Pub Date: Oct. 23rd, 1945
Publisher: Houghton, Mifflin

Mrs. Appleyard is back -- in the light, slight, amusingly pleasant social-romantic comedy, and as a very omnipresent dea ex machine in numerous affairs of the heart. It is her notion that culture-seeking Mrs. Hunter and Mrs. Carmody should pursue their search in Vermont, running Roland Hill as an art center. The particular storm in this small terpot of writers, musicians, artists, is Lady Finchfallow, an English relative and refuges, whose title carries no wealth. She attracts all males, detracts from all females, uses all feline devices to make trouble between lovers, is taken in by a bogus Englishman purporting to be a great friend of her presumably dead husband. It is Mrs.
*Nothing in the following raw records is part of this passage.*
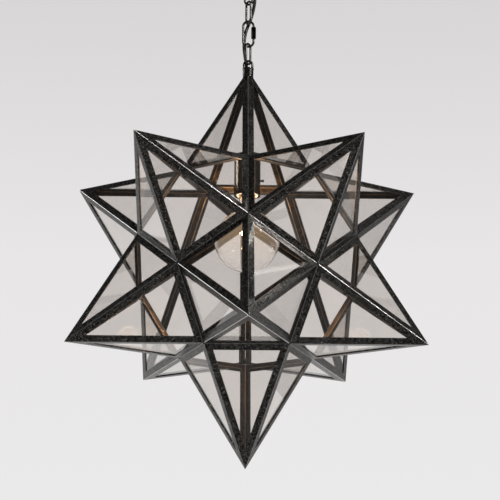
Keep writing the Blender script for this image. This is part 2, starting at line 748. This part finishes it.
# ---------------- bulb
def build_bulb():
    """Globe bulb: thin blown glass, screw base, glass mount, lead wires and coiled filament."""
    base_top = CUP_Z + 0.0186
    base_low = base_top - BASE_H
    skirt = base_low + 0.005

    def blown(wall):
        """Side of the glass at a depth in its wall: the globe, then the fillet to its neck."""
        r, fillet, neck = GLOBE_R - wall, NECK_FILLET_R + wall, NECK_R - wall
        out = neck + fillet
        rise = sqrt((r + fillet) ** 2 - out ** 2)
        turn = atan2(rise, out)
        globe = [
            (r * cos(t), GLOBE_Z + r * sin(t))
            for t in (-pi / 2 + (pi / 2 + turn) * i / 56 for i in range(57))
        ]
        curve = [
            (out - fillet * cos(t), GLOBE_Z + rise - fillet * sin(t))
            for t in (turn * (1 - i / 14) for i in range(1, 15))
        ]
        return globe + curve + [(neck, skirt)]

    globe = turned_piece("bulb_globe", in_star(blown(0) + blown(BULB_WALL)[::-1]), 96, "bulb",
                         "bulb_glass", ("bulb_glass",), 60)

    inside, r = NECK_R + 0.0001, BASE_R
    skin = [(inside, base_low), (r - 0.0003, base_low), (r - 0.0001, base_low + 0.0008),
            (r - 0.0004, base_low + 0.0028)]
    skin += rolled_thread(r, 0.0007, base_low + 0.0035, base_top - 0.0015, 5, first=-1)
    skin += [(r - 0.0012, base_top - 0.0004), (r - 0.0024, base_top), (0.004, base_top),
             (0.004, base_top - 0.0018), (inside, base_top - 0.0021)]
    turned_piece("bulb_screw_base", in_star(skin), 72, "bulb", "brass", ("bulb_base",))

    def above_base(*points):
        return [(p[0], base_top + p[1], *p[2:]) for p in points]

    turned_piece("base_black_glass", in_star(rounded(above_base(
        (0, 0), (0.0112, 0, 0.0004), (0.0050, 0.003, 0.001), (0.0040, 0.0034), (0, 0.0034),
    ))), 48, "bulb", "black_glass", ("bulb_contact",))
    turned_piece("base_solder_tip", in_star(above_base(
        (0, 0.0032), (0.0037, 0.0032), (0.0036, 0.0036), (0.0024, 0.0039), (0, 0.0040),
    )), 32, "bulb", "solder", (), 60)

    stem_low, flare_r = GLOBE_Z + 0.022, NECK_R - BULB_WALL - 0.00025
    stem = turned_piece("glass_stem", in_star(rounded([
        (0, stem_low, 0), (0.0032, stem_low, 0.0010), (0.0040, stem_low + 0.004, 0.001),
        (0.0036, stem_low + 0.012, 0.004), (0.0040, skirt - 0.014, 0.006),
        (0.0064, skirt - 0.006, 0.006), (flare_r, skirt - 0.0004, 0.0008),
        (flare_r, skirt + 0.002), (flare_r - 0.0008, skirt + 0.002),
        (0.0052, skirt - 0.005, 0.004), (0.0014, skirt - 0.012, 0.002), (0, skirt - 0.013),
    ], steps=5)), 56, "bulb", "bulb_glass", ("bulb_mount",), 60)
    for clear in (globe, stem):
        clear.visible_diffuse = False

    spread, wire_z, droop = 0.011, STAR_Z + FILAMENT_Z, 0.0012
    bm = bmesh.new()
    for side in (-1, 1):
        start = Vector((side * 0.0020, 0, STAR_Z + stem_low + 0.006))
        foot = Vector((side * 0.0021, 0, STAR_Z + stem_low - 0.0005))
        tip = Vector((side * spread, 0, wire_z))
        bent = [foot.lerp(tip, t) + Vector((0, 0, -droop * sin(pi * t)))
                for t in (0.2, 0.4, 0.6, 0.8)]
        hook = tip + Vector((side * 0.0004, 0, 0.0008))
        add_mesh(bm, wire([start, foot] + bent + [tip, hook], 0.00035, sides=4))
    finish_piece("lead_wires", bm, "bulb", "dark_nickel")

    turns, steps, reach, coil_r, sag, tail = 26, 8, spread - 0.0009, 0.00042, 0.0008, 0.0009
    coil = []
    for i in range(turns * steps + 1):
        t = i / (turns * steps)
        angle = 2 * pi * i / steps
        coil.append(Vector((
            -reach + 2 * reach * t, coil_r * cos(angle),
            wire_z - sag * sin(pi * t) + coil_r * sin(angle),
        )))
    tail_by = Vector((tail, 0, 0))
    wire_piece("coiled_filament", [coil[0] - tail_by] + coil + [coil[-1] + tail_by], 0.00016,
               "bulb", "filament", ("bulb_filament",), sides=2)


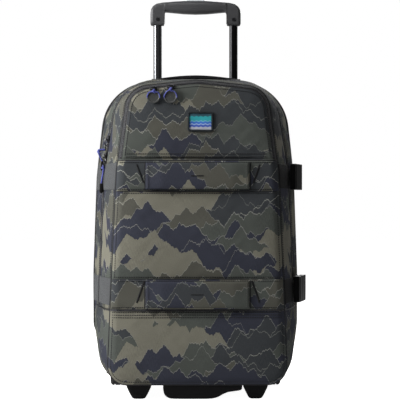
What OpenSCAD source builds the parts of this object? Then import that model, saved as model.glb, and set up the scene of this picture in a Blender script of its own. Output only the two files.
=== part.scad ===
// Rolling duffel bag: soft case with a swing-open front, telescopic handle and two wheels.
// Frame: millimetres, +Z up, the front faces -Y. The origin is on the floor, under the middle
// of the standing handle below the front edge.

/* [Case] */
// Half-width of the case at the rear seam
rear_half_w = 168; // [150:1:190]
// Height of the top of the case above the floor
case_top = 510; // [480:1:560]
// Front face of the case
front_y = -30; // [-50:1:-15]
// Rear face of the case
rear_y = 180; // [165:1:195]
// Height of the underside of the case
base_z = 24; // [18:1:34]
// Height of the cross zip above the lower compartment
split_z = 141; // [120:1:170]
// Plane of the main zip
zip_y = 70; // [50:1:90]
// Thickness of the padded fabric wall
wall = 3; // [2:0.5:5]

/* [Handle] */
// Distance from the centre to each handle tube
tube_x = 64; // [55:1:75]
// Depth position of the handle tubes
tube_y = 160; // [154:1:162]
// Height of the underside of the grip corners
grip_low_z = 607; // [560:1:640]
// Width of the thinnest handle tube
inner_tube_w = 14; // [12:0.5:16]
// Depth of the thinnest handle tube
inner_tube_d = 11; // [9:0.5:12]

/* [Wheels] */
// Radius of a wheel
wheel_r = 34; // [28:1:40]
// Width of a tyre
wheel_w = 24; // [18:1:28]
// Distance from the centre to the middle of a wheel
wheel_x = 131; // [120:1:134]
// Depth position of the axles
wheel_y = 170; // [160:1:174]

/* [Straps] */
// Width of the side webbing
web_w = 38; // [30:1:40]
// Height of the middle of the upper strap
upper_strap_z = 350.5; // [330:0.5:360]
// Height of the middle of the lower strap
lower_strap_z = 166; // [164:0.5:190]
// Length of each haul handle
haul_len = 162; // [140:1:180]
// Thickness of a padded haul handle
haul_t = 5; // [4:0.5:8]

/* [Hidden] */

// Numbers of facets: discs inside a hull, and exact rounds
hull_fn = 32;
round_fn = 64;

// Small working gaps
part_gap = 0.5;
touch_gap = 0.1;

// The case outline, as corner discs [x, z, radius] mirrored about the centre plane
front_discs = [[75, case_top - 58, 38], [109, 360, 20], [120, base_z + 20, 20]];
rear_discs = [[rear_half_w - 102, case_top - 98, 98], [rear_half_w - 20, 190, 20],
              [rear_half_w - 20, 105, 20], [97, base_z + 48, 48]];
// Softened front edge: how far the front face is drawn in, and how deep the edge is
edge_in = 8;
edge_y = front_y + 10;
// Where the side walls stop widening towards the rear
full_y = rear_y - 70;

// Pocket in the upper front
pocket_z = split_z + 236;
pocket_in = edge_in + 2;
pocket_depth = 15;

// Handle tubes, nested with clearance
tube_wall = 1.2;
mid_tube_w = inner_tube_w + 3.4;
mid_tube_d = inner_tube_d + 3.4;
fix_tube_w = inner_tube_w + 6.8;
fix_tube_d = inner_tube_d + 6.8;
back_board_y = tube_y - 18;
panel_t = 4;
rear_seam_y = rear_y - panel_t;

// Wheel housing block
cheek = 4;
house_in = wheel_x - wheel_w / 2 - 2 - cheek;
house_out = wheel_x + wheel_w / 2 + 2 + cheek;
house_y0 = wheel_y - wheel_r - 8;
house_y1 = rear_y + 4;
house_z1 = wheel_r * 2 + 7;
axle_r = 4;
run_gap = 0.05;

// Grip
grip_z = grip_low_z + 28.5;
grip_mid_r = 11.5;
grip_end_r = 5.5;
grip_half = tube_x - 12;
button_top = grip_z + 14.5;
bar_z0 = grip_z - 0.9;
bar_z1 = grip_z + 1.6;
pocket_floor = grip_z + 4.5;
button_low = grip_z + 8;
pin_z = 256;

// Buckle
buckle_turn = 15;
buckle_y = zip_y + 1;
buckle_t = 9;
buckle_h = 42;
plug_len = 30;
socket_len = 30;
prong_len = 19;

// A box from its two corners
module slab(lo, hi) {
  translate(lo) cube([hi[0] - lo[0], hi[1] - lo[1], hi[2] - lo[2]]);
}

// Every corner disc of one outline, drawn as a cylinder from y0 to y1
module discs(list, y0, y1, grow) {
  for (s = [-1, 1])
    for (d = list)
      translate([s * d[0], y1, d[1]])
        rotate([90, 0, 0])
          cylinder(r = d[2] + grow, h = y1 - y0, $fn = hull_fn);
}

// The solid volume of the case, grown by a distance
module envelope(grow) {
  hull() {
    discs(front_discs, front_y - grow, front_y - grow + 0.5, grow - edge_in);
    discs(front_discs, edge_y, edge_y + 0.5, grow);
    discs(rear_discs, full_y, rear_y, grow);
  }
}

// The padded wall of the whole case
module case_wall() {
  difference() {
    envelope(0);
    envelope(-wall);
  }
}

// A skin of one thickness lying on the outside of the case
module outer_skin(t) {
  difference() {
    envelope(t);
    envelope(0);
  }
}

// A flat ring round one outline
module outline_ring(list, y0, y1, t) {
  difference() {
    hull() discs(list, y0, y1, t);
    hull() discs(list, y0 - 1, y1 + 1, 0);
  }
}

// The space each wheel housing takes out of the case
module housing_space() {
  for (s = [-1, 1])
    slab([s > 0 ? house_in - part_gap : -200, house_y0 - part_gap, 0],
         [s > 0 ? 200 : -house_in + part_gap, 200, house_z1 + part_gap]);
}

// An upright bar with round ends in plan
module obround(w, d, z0, z1) {
  translate([0, 0, z0]) linear_extrude(z1 - z0) {
    square([w - d, d], center = true);
    for (s = [-1, 1])
      translate([s * (w - d) / 2, 0]) circle(d = d, $fn = round_fn);
  }
}

module tube(w, d, z0, z1) {
  difference() {
    obround(w, d, z0, z1);
    obround(w - 2 * tube_wall, d - 2 * tube_wall, z0 - 1, z1 + 1);
  }
}

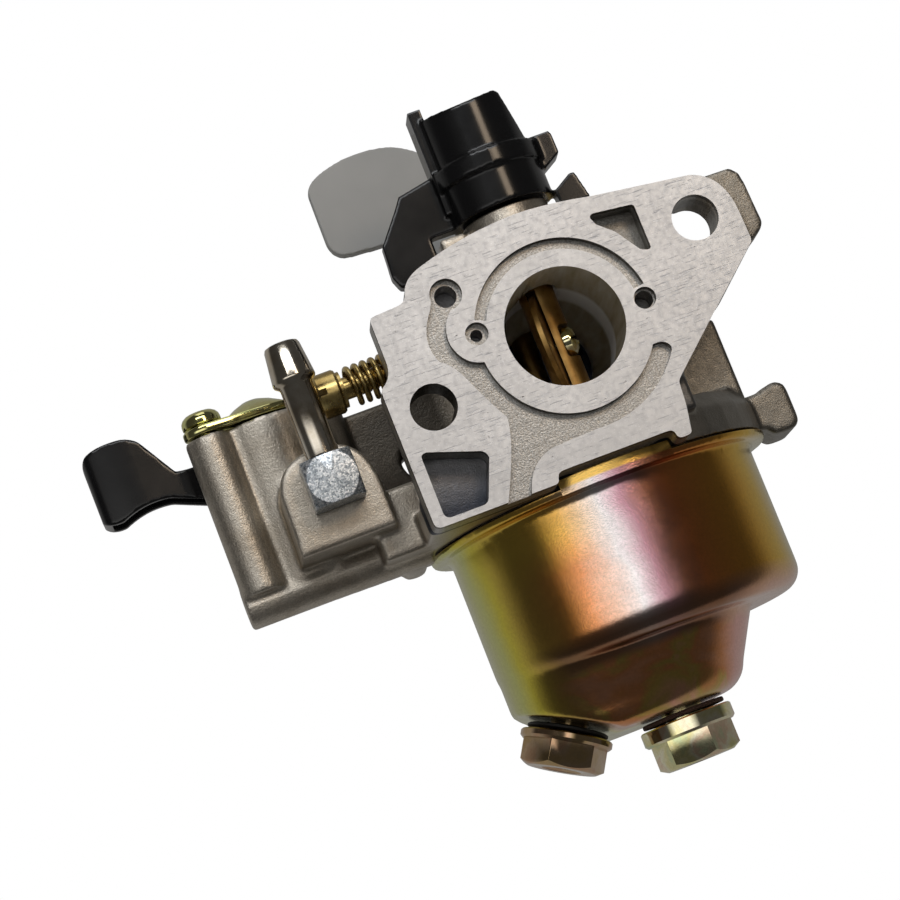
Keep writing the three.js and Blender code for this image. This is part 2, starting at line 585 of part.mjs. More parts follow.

Appleyard who keeps Lady Finchfallow in her place, tosses off one wedding and unlooses a veritable non-stop nuptial flight, complete with long deferred reunions...Don't be surprised if this seems familiar -- it's the Thirkell in it, the assembling of delightfully unimportant trivia, the collection of sharply etched incidents, the assemblage of friendly recognizable characters. But being thoroughly American, it does not belong to the school of polite understatement, of snob appeal, and it has a more vigorous bounce than Thirkell achieves. It's our kind of fun -- and fun it is.